The Ups and Downs of Playing the Bass

“I was on Amtrak last week, and when you carry a double bass, the hardest thing is just finding a car where there is room for your instrument,” says Joseph Conyers, principal bassist for the Philadelphia Orchestra. As a lifelong bassist, he has more than his fair share of stories about navigating cramped spaces with a large, heavy musical instrument in tow. “I finally got on the train,” he says, “and the person looks at my ticket and sees where it’s going to stop, and she says, ‘Oh, yeah, only the last three doors will open at this stop.’ I had to walk through the whole train—the entire length of an Amtrak train on the Northeast Regional, from the first car to the last three cars—so I’d be able to get off. I had my suitcase in one hand and my bass in the other. I was sweating so hard by the end. So yes, it can be annoying. But for love of the music, we double bass players will put up with a lot.”

Conyers admits that on occasion he wonders what it would have been like to play something smaller. “One of our retired piccolo players, Todd, would keep his piccolo warm by putting it in his coat pocket,” he says. “And I’m not going to lie, there have been many times when I wished I could have put my bass in my pocket and pulled it out when I needed to play.” Such stories are common among players of the bass, which averages six feet tall and generally weighs in the ballpark of 25 pounds (with cases that can weigh as much as 45 pounds). That’s a lot of baggage to haul around.

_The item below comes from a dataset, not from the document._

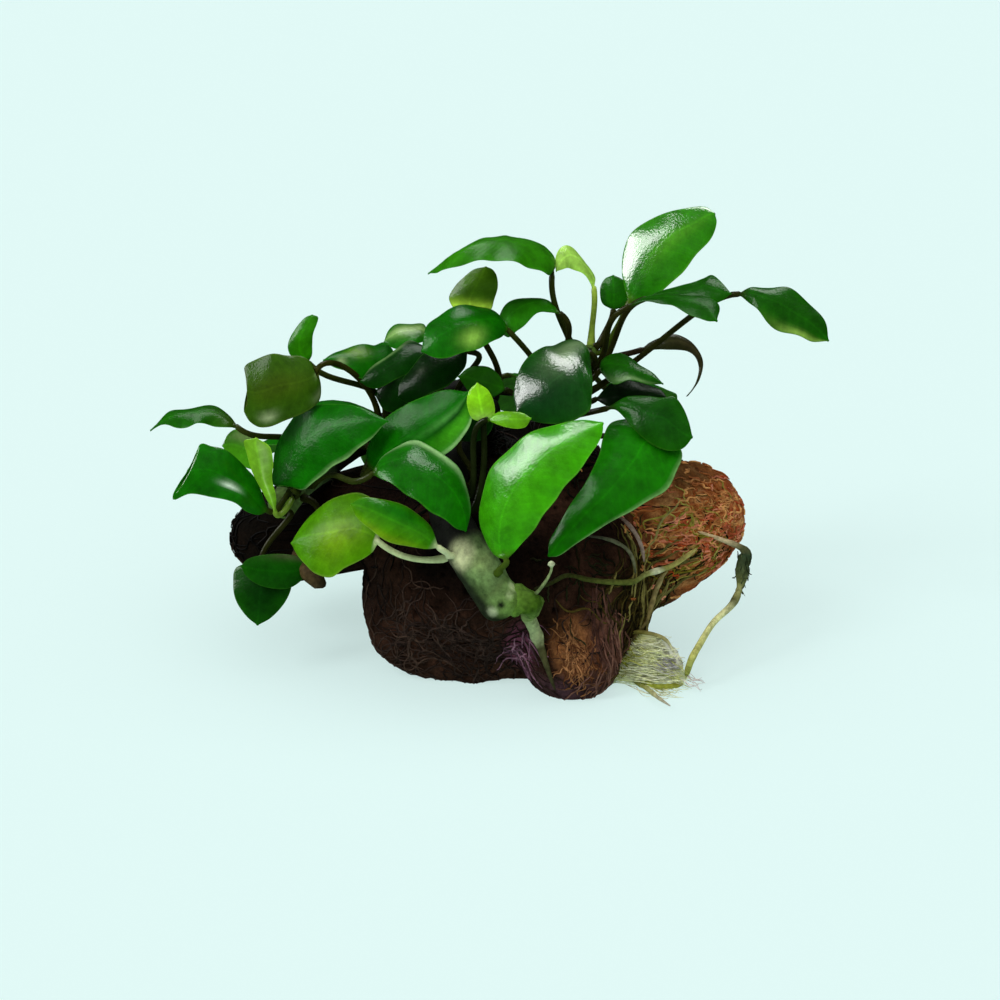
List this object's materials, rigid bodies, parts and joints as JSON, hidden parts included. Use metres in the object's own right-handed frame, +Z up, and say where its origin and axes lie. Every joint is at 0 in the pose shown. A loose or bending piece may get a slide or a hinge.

“I will say that because of what we go through, the bass community is a unique one,” says Conyers with a laugh. “We are a resilient bunch. We tend to be more chatty than a lot of others, even at auditions, because the folks who play the bass share a lot of the same inconveniences. We all have to worry about TSA when traveling. We have to deal with all the comments and weird looks at the airport. We have to figure out how to get from the airport to the hall. All these things unite us into this kind of fraternal order of brothers and sisters who go through the same highs and lows and ups and downs and challenges—and that binds us together. It makes us a hardy group.”